The note to Tim and Jill makes references to topics the three discussed that night. A promptly dispatched note is one way to keep the customer satisfied -- and get referrals. Ted knows that the bride and groom are movie buffs, so in a postscript he reminds them to rent Ed Wood.He signs it "Cordially, Sweaty Teddy."
"Remember the trailer for that movie?" Ted asks, looking up from finishing the note. "It said, 'They had no money, they had no talent, they had no clue. But that didn't stop them.'"
The lines come out of Ted's mouth with no hint of self-awareness. He's laughing. He's talking about a movie about Ed Wood, a horrible director of horrible horror movies.
The unkind might say that the catchphrase also describes wedding-music maestros and the contrived conviviality they create each Saturday night.
To the unduly judgmental, these DJs may look as if they have no money, no talent, no clue. Kneeling next to his sixteen-year-old Celebrity, its paint peeling and its wheels missing two hubcaps, carrying a paycheck that will go mostly to his employer, Ted knows there isn't much money in this for him. That doesn't seem to bother him. It's a trade-off for the weekly buzz and the lack of hassles guaranteed by having somebody responsible for the business side of things.
Talent? "Talent" is a loose term. Ted knows his craft and pulls it off week after week.

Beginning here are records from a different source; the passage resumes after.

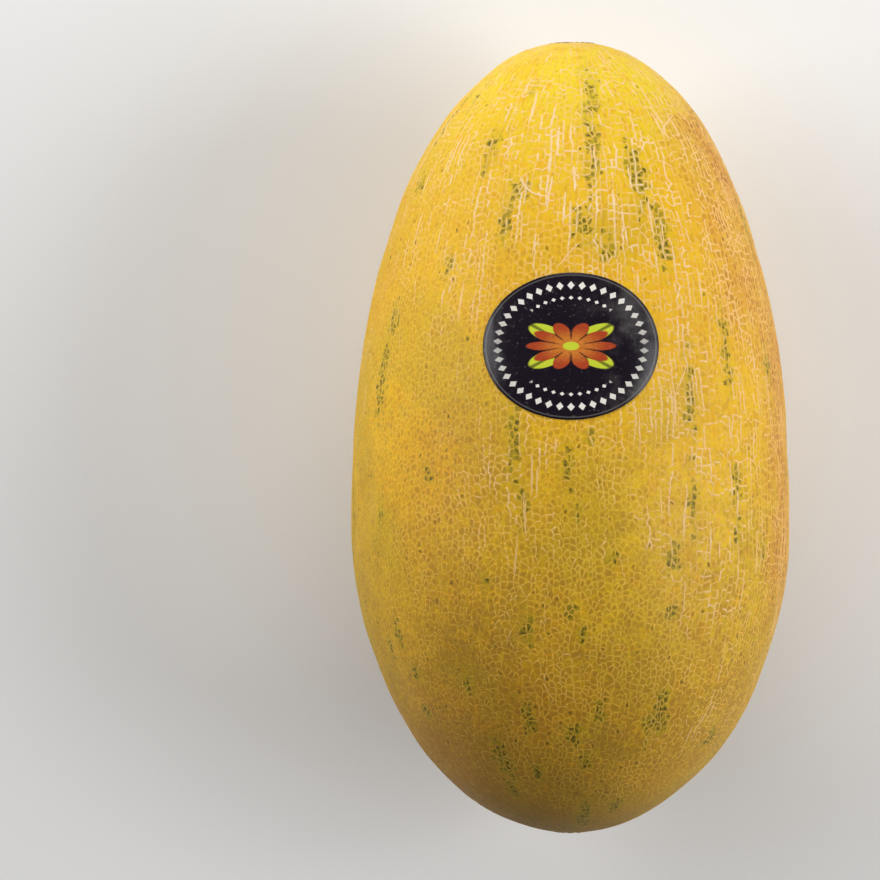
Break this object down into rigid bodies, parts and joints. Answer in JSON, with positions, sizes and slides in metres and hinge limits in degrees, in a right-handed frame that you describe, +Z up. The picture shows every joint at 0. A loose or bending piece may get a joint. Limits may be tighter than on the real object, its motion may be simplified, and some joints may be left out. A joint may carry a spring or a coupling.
{
  "type": "netted cantaloupe",
  "caption": "Whole netted cantaloupe of the long golden kind, lying on its side on a small flat ground spot, with an oval paper label.",
  "frame": {"origin": "on the surface it rests on, under the middle of its box", "axes": "+Y along the long axis towards the stem end, which dips a little; +Z up through the label's side; +X to the right seen from above with the stem end away"},
  "size_m": [0.1558, 0.2792, 0.1559],
  "materials": {
    "rind": "satin, waxy golden rind with a raised cork net",
    "label": "glossy printed paper"
  },
  "bodies": {
    "root": {"melon": "rind", "label": "label"}
  },
  "joints": []
}
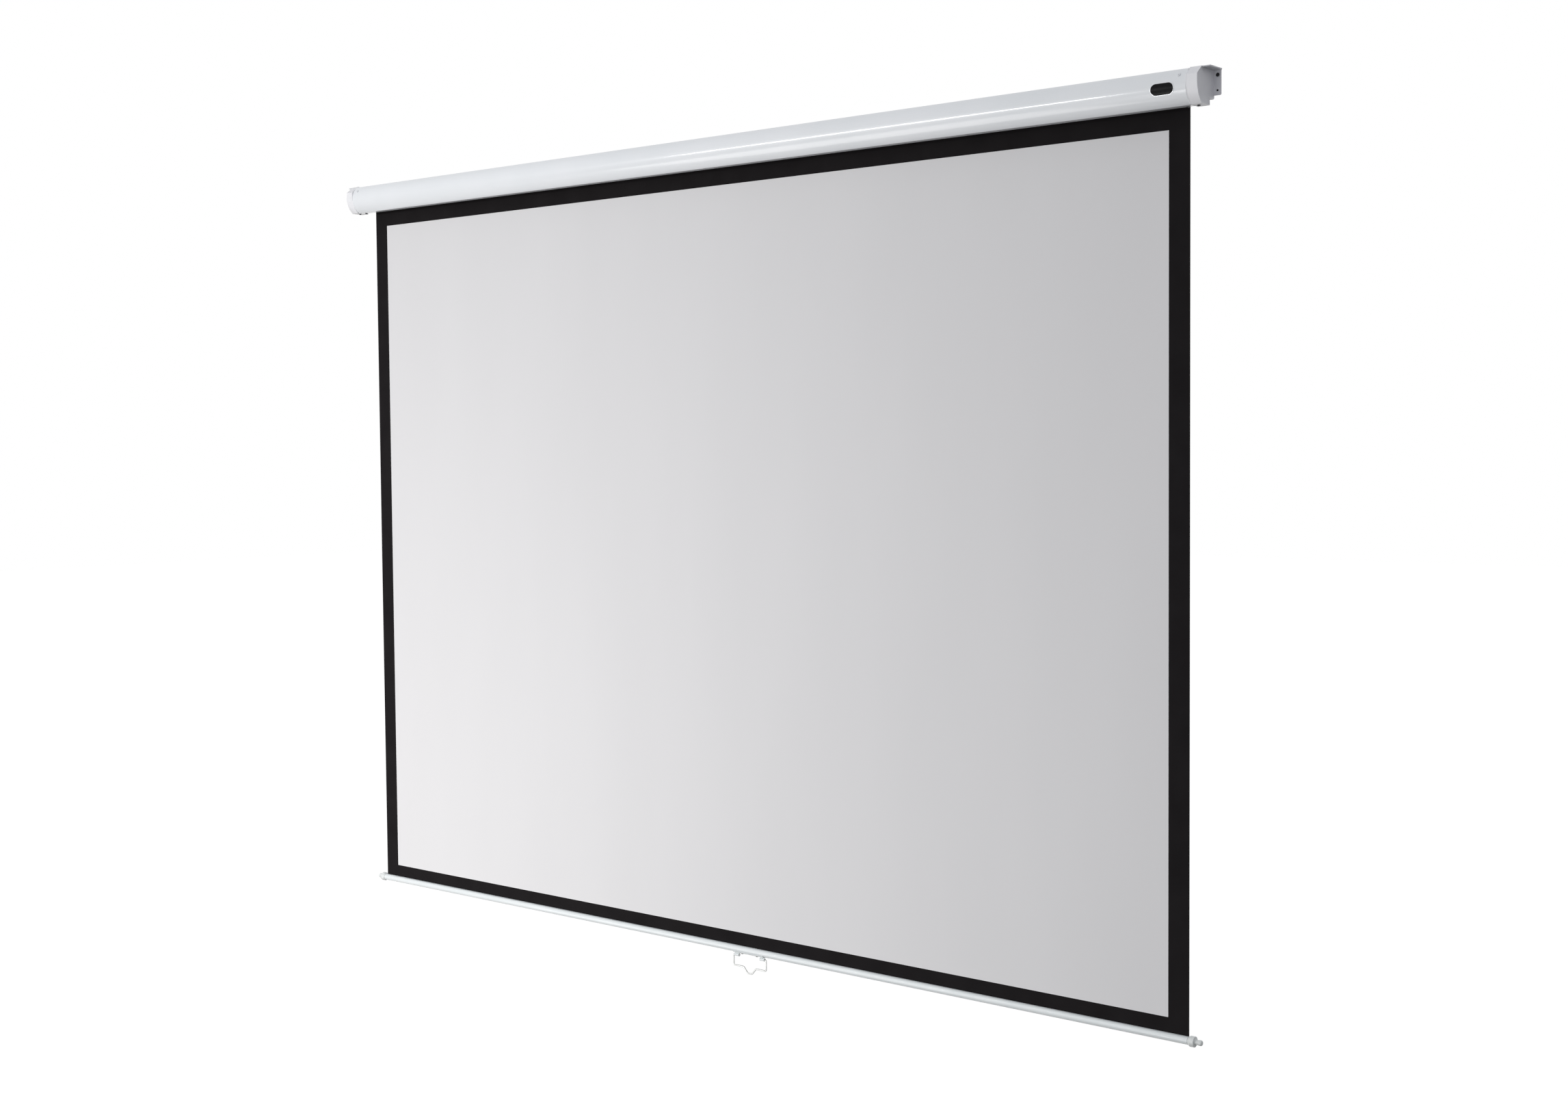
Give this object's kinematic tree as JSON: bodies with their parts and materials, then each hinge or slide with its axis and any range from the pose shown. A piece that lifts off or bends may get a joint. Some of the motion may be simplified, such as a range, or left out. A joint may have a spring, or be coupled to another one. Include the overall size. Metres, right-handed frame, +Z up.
{
  "type": "pull down projector screen",
  "caption": "Wall-hung spring roller projector screen: rounded white casing, black-bordered white cloth, slim bottom bar with end pins and a bent wire pull handle.",
  "frame": {"origin": "on the wall plane, midway between the end caps, at half the height of the caps; the wall fixing point", "axes": "+X along the casing towards its lock end, +Y into the wall, +Z up; the viewer stands at -Y"},
  "size_m": [2.521, 0.0716, 1.9085],
  "materials": {
    "casing_paint": "satin white powder coat",
    "badge": "dark gloss, bare",
    "cap_moulding": "smooth white moulding",
    "bracket_paint": "white paint on folded steel",
    "nylon": "natural nylon",
    "black_screw": "black zinc",
    "plated_steel": "zinc plated",
    "black_cloth": "matt black coating on woven glass cloth",
    "white_screen": "matt white viewing coat",
    "bar_paint": "white paint",
    "dark_rivet": "dull steel",
    "bright_wire": "plated wire"
  },
  "bodies": {
    "casing": {"casing_shell": "casing_paint", "badge_plate": "badge", "end_cap_left": "cap_moulding", "end_cap_right": "cap_moulding", "bracket_left": "bracket_paint", "bracket_right": "bracket_paint", "bearing_block_left": "nylon", "bearing_block_right": "nylon", "casing_screw_left": "casing_paint", "casing_screw_right": "casing_paint", "casing_floor_screw_left": "black_screw", "casing_floor_screw_right": "black_screw", "cap_floor_screw_left": "black_screw", "cap_floor_screw_right": "black_screw", "spindle": "plated_steel", "spindle_clip": "plated_steel", "spring_anchor": "plated_steel", "ratchet_collar": "plated_steel", "torsion_spring": "plated_steel", "screen_cloth": "black_cloth", "viewing_surface": "white_screen"},
    "roller": {"roller_tube": "plated_steel", "cloth_key_rod": "nylon", "cloth_wraps": "black_cloth", "lock_plug": "nylon", "idle_plug": "nylon", "spring_plug": "nylon", "idle_pin": "plated_steel", "pawl_pin_a": "plated_steel", "pawl_pin_b": "plated_steel"},
    "upper_pawl": {"pawl_a": "plated_steel"},
    "lower_pawl": {"pawl_b": "plated_steel"},
    "hanging_bar": {"bottom_bar": "bar_paint", "hem_rod": "nylon", "bar_end_left": "cap_moulding", "bar_end_right": "cap_moulding", "handle_saddle": "bar_paint", "saddle_rivet_left": "dark_rivet", "saddle_rivet_right": "dark_rivet"},
    "handle": {"pull_handle": "bright_wire"}
  },
  "joints": [
    {"name": "bar_lift", "type": "slide", "parent": "casing", "child": "hanging_bar", "axis": [0, 0, 1], "range_m": [0, 1.7905], "deforming": ["screen_cloth", "viewing_surface"]},
    {"name": "roller_spin", "type": "hinge", "parent": "casing", "child": "roller", "pos_m": [0, -0.0305, 0.003], "axis": [1, 0, 0], "range_deg": [0, 4320]},
    {"name": "handle_swing", "type": "hinge", "parent": "hanging_bar", "child": "handle", "pos_m": [0.0887, -0.0124, -1.83272], "axis": [1, 0, 0], "range_deg": [-90, 90]},
    {"name": "pawl_a_swing", "type": "hinge", "parent": "roller", "child": "upper_pawl", "pos_m": [1.2113, -0.0245, 0.0155], "axis": [1, 0, 0], "range_deg": [0, 25]},
    {"name": "pawl_b_swing", "type": "hinge", "parent": "roller", "child": "lower_pawl", "pos_m": [1.2113, -0.0365, -0.0095], "axis": [1, 0, 0], "range_deg": [0, 25]}
  ],
  "couplings": [
    {"joint": "roller_spin", "follows": "bar_lift", "rad_per_m": 42.11}
  ]
}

Ted does have a clue. He knows what he's doing, he does it well and he enjoys his work. He can get people to dance. He can make them laugh, even if it's sometimes at him as much as it is with him. He provides a service, he's in demand and he hustles. He sweats for a reason.
And, outside of the groom, Ted has the best chance that night of making the bride happy.
For those who show up at one of his receptions and don't dance, don't have a good time, don't laugh -- well, maybe they should stay home on their couches and listen to Journey.